Before the gospel closer that sanctifies precious love, Don gives us another truth about long-lasting experience, “A Woman’s Touch.” A tribute to the yin of his yang, he’s acknowledging his better half and all she’s given him. There’s something of a Solomon Burke tone here, that deep church sincerity, and the song feels like an instant classic. My throat tightens and heart yearns when I hear his vocals soar:
A woman’s touch
Can do so much
Make all the difference in the world
It can be the answer
To all of your questions

Don has made a career by giving his story to other narrators, letting them personalize his thoughts with their musical flourishes. “A lot of the songs I wrote,” he says, “they came from my experiences. But at the time I knew I would not have the opportunity to record them. Other people were putting their parts to it to make it work for them.”

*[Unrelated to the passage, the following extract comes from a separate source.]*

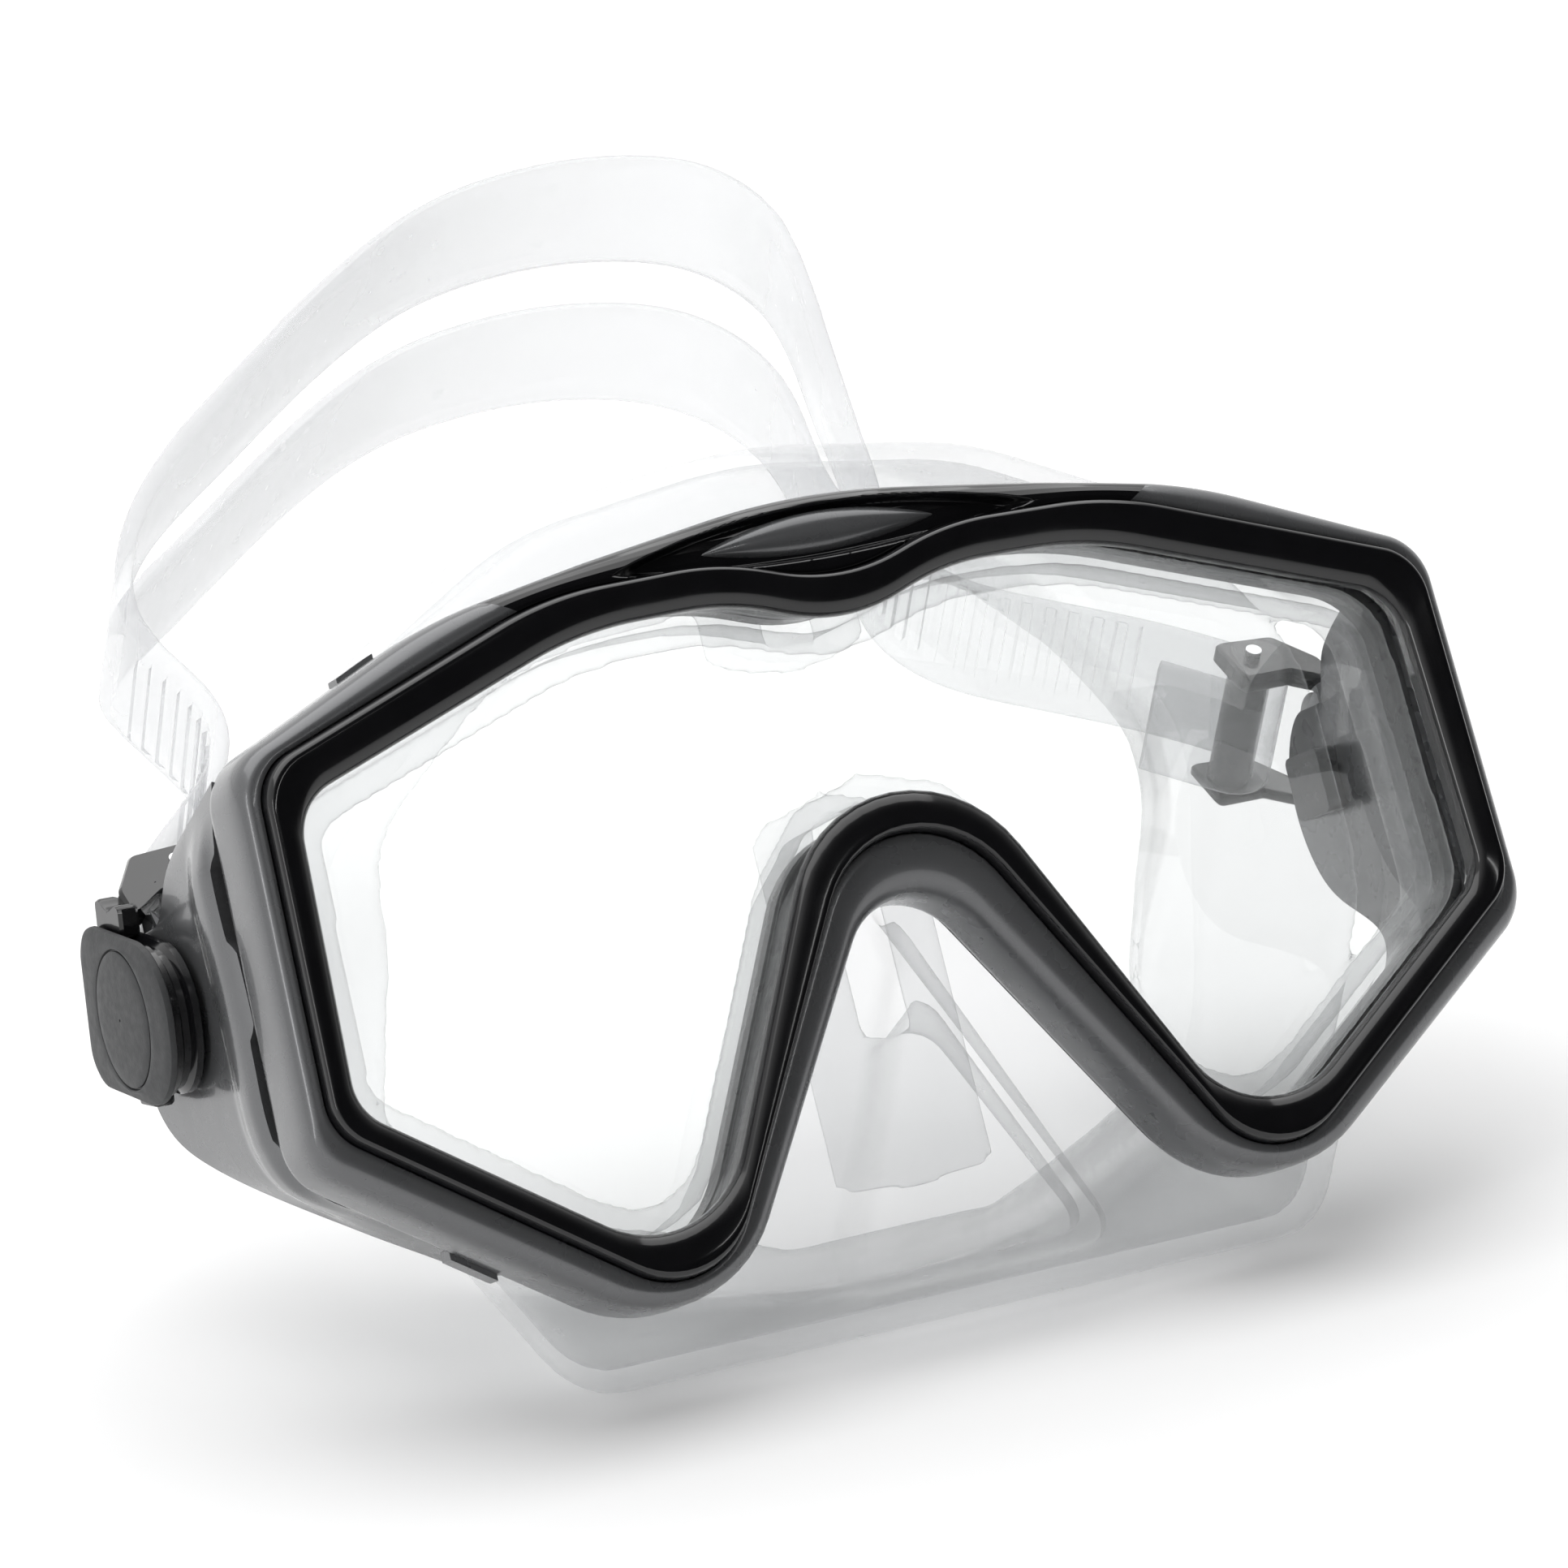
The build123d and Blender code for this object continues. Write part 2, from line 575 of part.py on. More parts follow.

Getting to revisit some old songs these years later, and write new ones, has made all the difference. “It feels good to have found my own voice. Music has always been a part of me, I’ve never given up on it, never let it go. If I’m walking around, I’m humming songs. Now, I’m trying to let it all out. What I had, what I got, and what I’m gonna get. At concerts when I talk to people, that gives me a lift. I try to connect with them and if I’m getting through to them, if they’re enjoying it, I’m going to enjoy it more.”

You can’t hurry love, but you can do a lot to keep it once it arrives. Don Bryant, do you feel him?